More persuasive is the accusation that humour can be used as a form of bullying. Anyone who was ever bullied at school will be aware that the standard get-out clause is “it was only a joke!” I have seen a number of unscrupulous people libel others online, only to backtrack with the claim that they “were only joking”. Similarly, we are all aware of jokes that operate on the grim assumption that minority groups are inferior or ought to be treated with derision. Such jokes were popular many decades ago, but you would be hard-pushed to find a professional comedian who peddles such material today.

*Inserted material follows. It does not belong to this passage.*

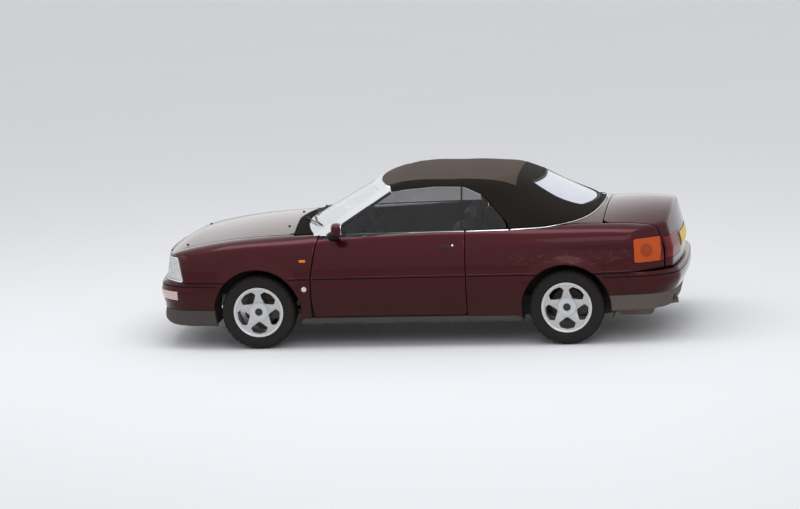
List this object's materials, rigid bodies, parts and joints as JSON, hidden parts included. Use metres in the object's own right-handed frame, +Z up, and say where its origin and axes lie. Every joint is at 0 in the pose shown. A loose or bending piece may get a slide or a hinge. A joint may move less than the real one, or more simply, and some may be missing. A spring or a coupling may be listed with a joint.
{
  "type": "convertible car",
  "caption": "Two-door four-seat convertible car with its fabric roof raised: doors, bonnet and boot lid open, wheels roll and the front wheels steer with the steering wheel.",
  "frame": {"origin": "on the ground under the middle of the car's length and width", "axes": "+X forward, +Y to the car's left, +Z up"},
  "size_m": [4.4006, 1.904, 1.3811],
  "materials": {
    "body_paint": "metallic lacquer",
    "underbody": "sealed and painted",
    "dark_trim": "grained",
    "bright_frame": "anodised",
    "grille_black": "moulded",
    "tail_lens": "moulded lens",
    "clear_lens": "fluted lens",
    "window_glass": "tinted",
    "roof_fabric": "woven",
    "seat_leather": "grained",
    "cabin_plastic": "grained",
    "engine_metal": "cast",
    "chassis_steel": "blackened",
    "exhaust_steel": "heat stained",
    "tyre_rubber": "worn",
    "wheel_silver": "silver lacquer"
  },
  "bodies": {
    "root": {"floor_pan": "underbody", "front_wings": "body_paint", "quarter_panels": "body_paint", "deck_cover": "body_paint", "scuttle": "dark_trim", "tail_lamps": "tail_lens", "head_lamps": "clear_lens", "side_lamps": "clear_lens", "front_bumper": "body_paint", "rear_bumper": "body_paint", "lower_trim": "dark_trim", "windscreen_frame": "bright_frame", "windscreen": "window_glass", "soft_top": "roof_fabric", "rear_window": "window_glass", "quarter_glasses": "window_glass", "front_seats": "seat_leather", "rear_seat": "seat_leather", "dashboard": "cabin_plastic", "engine_block": "engine_metal", "front_subframe": "chassis_steel", "rear_axle": "chassis_steel", "fuel_tank": "chassis_steel", "exhaust": "exhaust_steel"},
    "bonnet": {"bonnet": "body_paint", "grille": "grille_black"},
    "boot_lid": {"boot_lid": "body_paint", "lid_lamps": "tail_lens"},
    "door_left": {"door_left": "body_paint", "door_glass_left": "window_glass", "mirror_left": "body_paint"},
    "door_right": {"door_right": "body_paint", "door_glass_right": "window_glass", "mirror_right": "body_paint"},
    "steering_wheel": {"steering_wheel": "cabin_plastic"},
    "knuckle_left": {"knuckle_left": "chassis_steel"},
    "knuckle_right": {"knuckle_right": "chassis_steel"},
    "wheel_front_left": {"tyre_front_left": "tyre_rubber", "rim_front_left": "wheel_silver"},
    "wheel_front_right": {"tyre_front_right": "tyre_rubber", "rim_front_right": "wheel_silver"},
    "wheel_rear_left": {"tyre_rear_left": "tyre_rubber", "rim_rear_left": "wheel_silver"},
    "wheel_rear_right": {"tyre_rear_right": "tyre_rubber", "rim_rear_right": "wheel_silver"}
  },
  "joints": [
    {"name": "steer_left", "type": "hinge", "parent": "root", "child": "knuckle_left", "pos_m": [1.303, 0.64, 0.2], "axis": [0, -0.19, 0.9818], "range_deg": [-33, 33]},
    {"name": "steer_right", "type": "hinge", "parent": "root", "child": "knuckle_right", "pos_m": [1.303, -0.64, 0.2], "axis": [0, 0.19, 0.9818], "range_deg": [-33, 33]},
    {"name": "steering_wheel_turn", "type": "hinge", "parent": "root", "child": "steering_wheel", "pos_m": [0.44, -0.375, 0.8], "axis": [-0.9063, 0, 0.4226], "range_deg": [-528, 528]},
    {"name": "door_left_hinge", "type": "hinge", "parent": "root", "child": "door_left", "pos_m": [0.797, 0.841, 0.5], "axis": [0, 0, -1], "range_deg": [0, 62]},
    {"name": "door_right_hinge", "type": "hinge", "parent": "root", "child": "door_right", "pos_m": [0.797, -0.841, 0.5], "axis": [0, 0, 1], "range_deg": [0, 62]},
    {"name": "bonnet_hinge", "type": "hinge", "parent": "root", "child": "bonnet", "pos_m": [0.9, 0, 0.945], "axis": [0, -1, 0], "range_deg": [0, 50]},
    {"name": "boot_hinge", "type": "hinge", "parent": "root", "child": "boot_lid", "pos_m": [-1.47, 0, 1.078], "axis": [0, 1, 0], "range_deg": [0, 70]},
    {"name": "spin_front_left", "type": "hinge", "parent": "knuckle_left", "child": "wheel_front_left", "pos_m": [1.303, 0.722, 0.308], "axis": [0, 1, 0], "continuous": true},
    {"name": "spin_front_right", "type": "hinge", "parent": "knuckle_right", "child": "wheel_front_right", "pos_m": [1.303, -0.722, 0.308], "axis": [0, 1, 0], "continuous": true},
    {"name": "spin_rear_left", "type": "hinge", "parent": "root", "child": "wheel_rear_left", "pos_m": [-1.253, 0.722, 0.308], "axis": [0, 1, 0], "continuous": true},
    {"name": "spin_rear_right", "type": "hinge", "parent": "root", "child": "wheel_rear_right", "pos_m": [-1.253, -0.722, 0.308], "axis": [0, 1, 0], "continuous": true}
  ],
  "couplings": [
    {"joint": "steer_right", "follows": "steer_left", "ratio": 1},
    {"joint": "steering_wheel_turn", "follows": "steer_left", "ratio": 16}
  ]
}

Yet activists are determined to interpret certain forms of comedy as manifestations of this outdated fashion for “punching down”. Largely, this originates in a lack of familiarity with the contemporary comedy circuit. We know this because whenever commentators claim that “Right-wing comedy” is racist, homophobic or sexist, they invariably cite examples of long-dead comics such as Bernard Manning.  But “Right-wing comedy” is a delicate shapeshifter; as a classification it beyond useless because it so often is applied indiscriminately; I was branded a “Right-wing comedian” in an article for Byline Times this week, even though my political views are largely more in accordance with the traditional Left.

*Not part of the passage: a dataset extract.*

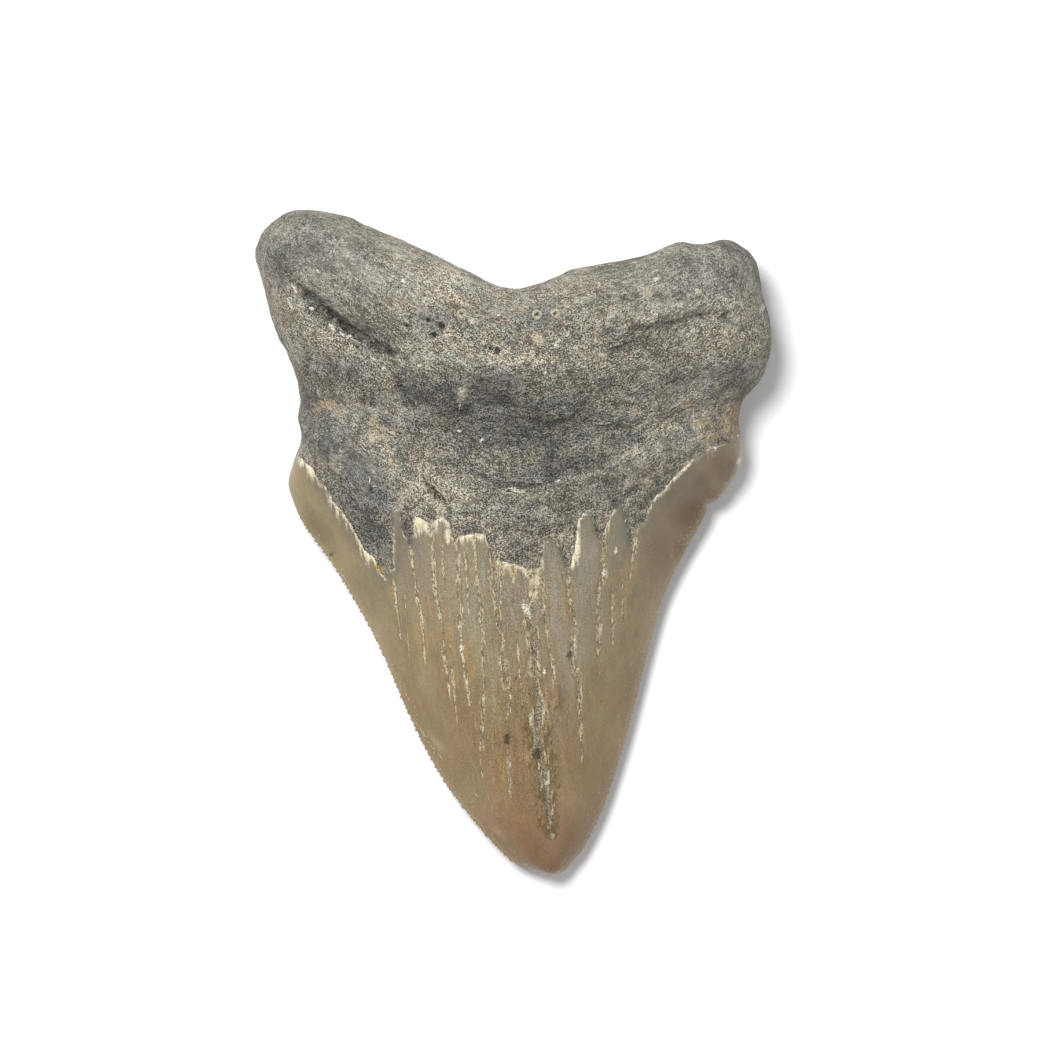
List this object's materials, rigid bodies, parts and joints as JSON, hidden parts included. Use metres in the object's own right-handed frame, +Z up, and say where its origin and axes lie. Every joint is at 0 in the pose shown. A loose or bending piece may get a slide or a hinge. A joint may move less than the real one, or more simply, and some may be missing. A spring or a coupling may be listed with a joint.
{
  "type": "fossil megalodon tooth",
  "caption": "Fossil shark tooth lying on its outer face: dark two-lobed root, olive enamel blade with fine serrated edges, ragged enamel border and long cracks.",
  "frame": {"origin": "on the table the tooth lies on, under the middle of its width and length", "axes": "+Z up out of the inner (bulging) face, +Y along the tooth from the tip to the root, +X across it, to the right as the picture shows it"},
  "size_m": [0.0688, 0.0888, 0.021],
  "materials": {
    "fossil": "dark matte root with pale speckle, satin olive enamel blade with cream crack fill"
  },
  "bodies": {
    "root": {"tooth": "fossil"}
  },
  "joints": []
}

Cenk Uygur, for example, claimed that Gervais was only making his jokes about gender identity to “get Right-wing love” and a “lucrative special”, as though Netflix’s commission was in any way dependent on the topics he chose to lampoon. But Gervais is not Right-wing, and it is laughable to suggest that he is attempting to woo a specific political demographic. Moreover, the most determined push-back against the pseudo-religion of gender identity has come from the Left; most notably feminists and gay activists who are rightly concerned about an ideology that is so explicitly hostile towards them.

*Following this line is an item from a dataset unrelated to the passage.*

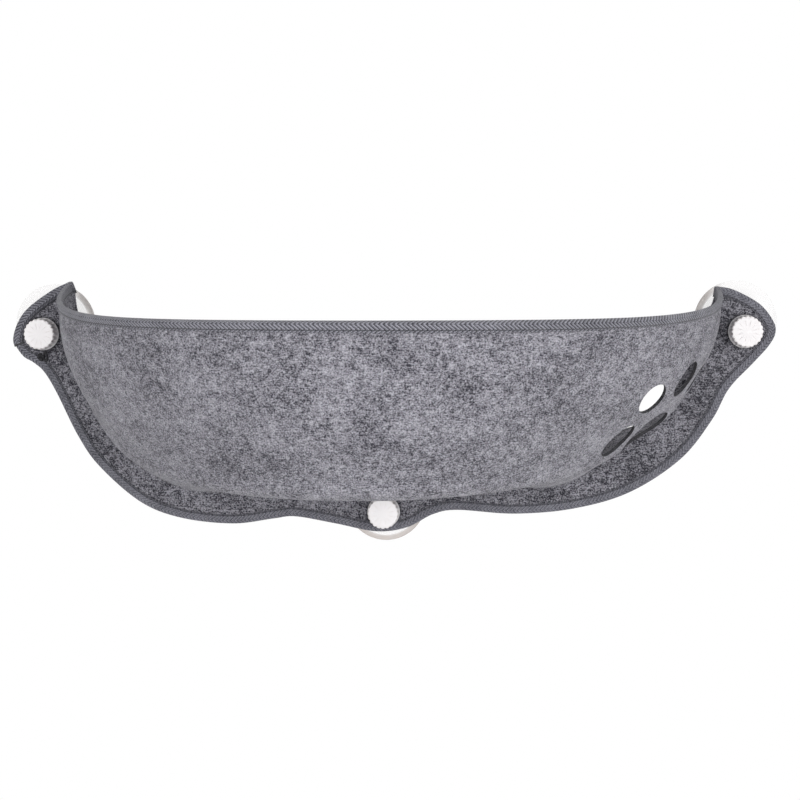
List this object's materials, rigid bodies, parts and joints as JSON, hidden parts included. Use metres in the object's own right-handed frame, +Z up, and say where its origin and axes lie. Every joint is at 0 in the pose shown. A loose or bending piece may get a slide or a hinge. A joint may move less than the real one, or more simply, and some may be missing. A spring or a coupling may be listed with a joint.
{
  "type": "cat window bed",
  "caption": "Felt hammock bed for a cat, bound with woven tape, held on a window pane by suction cups with thumb nuts.",
  "frame": {"origin": "on the window glass, midway between the studs of the two upper suction cups", "axes": "+X to the right along the glass seen from the room, +Y through the glass away from the room, +Z up; the bed stands out toward -Y"},
  "size_m": [0.6956, 0.2809, 0.2386],
  "materials": {
    "grey_felt": "melange grey needled felt, matt",
    "grey_woven_tape": "herringbone tape, matt",
    "clear_vinyl": "soft clear vinyl, glossy",
    "white_plastic": "white moulded plastic, semi-gloss"
  },
  "bodies": {
    "bed": {"felt_body": "grey_felt", "edge_binding": "grey_woven_tape", "suction_cup_left": "clear_vinyl", "suction_cup_right": "clear_vinyl", "suction_cup_lower": "clear_vinyl", "stud_left": "white_plastic", "stud_right": "white_plastic", "stud_lower": "white_plastic"},
    "washer_left": {"clamp_washer_left": "white_plastic"},
    "washer_right": {"clamp_washer_right": "white_plastic"},
    "washer_lower": {"clamp_washer_lower": "white_plastic"},
    "nut_left": {"knob_left": "white_plastic"},
    "nut_right": {"knob_right": "white_plastic"},
    "nut_lower": {"knob_lower": "white_plastic"}
  },
  "joints": [
    {"name": "washer_left_slide", "type": "slide", "parent": "bed", "child": "washer_left", "axis": [0, -1, 0], "range_m": [0, 0.0075]},
    {"name": "nut_left_turn", "type": "hinge", "parent": "washer_left", "child": "nut_left", "pos_m": [-0.3137, 0, -0.0014], "axis": [0, -1, 0], "range_deg": [0, 1080]},
    {"name": "washer_right_slide", "type": "slide", "parent": "bed", "child": "washer_right", "axis": [0, -1, 0], "range_m": [0, 0.0075]},
    {"name": "nut_right_turn", "type": "hinge", "parent": "washer_right", "child": "nut_right", "pos_m": [0.3137, 0, 0.0014], "axis": [0, -1, 0], "range_deg": [0, 1080]},
    {"name": "washer_lower_slide", "type": "slide", "parent": "bed", "child": "washer_lower", "axis": [0, -1, 0], "range_m": [0, 0.0075]},
    {"name": "nut_lower_turn", "type": "hinge", "parent": "washer_lower", "child": "nut_lower", "pos_m": [-0.005, 0, -0.1608], "axis": [0, -1, 0], "range_deg": [0, 1080]}
  ],
  "couplings": [
    {"joint": "nut_left_turn", "follows": "washer_left_slide", "rad_per_m": 2513.3},
    {"joint": "nut_right_turn", "follows": "washer_right_slide", "rad_per_m": 2513.3},
    {"joint": "nut_lower_turn", "follows": "washer_lower_slide", "rad_per_m": 2513.3}
  ]
}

Uygur’s attempt at mind-reading is par for the course. Much of the criticism levelled at Gervais, and subversive comedians more generally, tends to take the form of cod-psychological analysis. Musician Steve Albini launched into an extended variation on the genre, in which he explained that Gervais has morphed into his “boorish, selfish, unaware” comedy persona because “indulging the pretence eventually becomes so comfortable that it fuses with the person underneath”. What is actually happening is that Albini is making wild speculations about a total stranger’s artistic choices on the basis of his own misinterpretations.  In all such cases, the sheer certainty of these amateur psychoanalysts and mind-readers is striking.

Gervais is the latest in a long tradition of comedians successfully puncturing the pretensions of the powerful; he fulfils a similar role to the child in Hans Christian Andersen’s story, innocently observing that the emperor is naked when everyone else is too cowardly to do so. We have seen recently how many of our elected representatives are willing to nod along with the lie that the word “woman” cannot be satisfactorily defined. At times like these, we need the jester more than ever, for the jangling bells of his coxcomb to break the earnest silence of the court.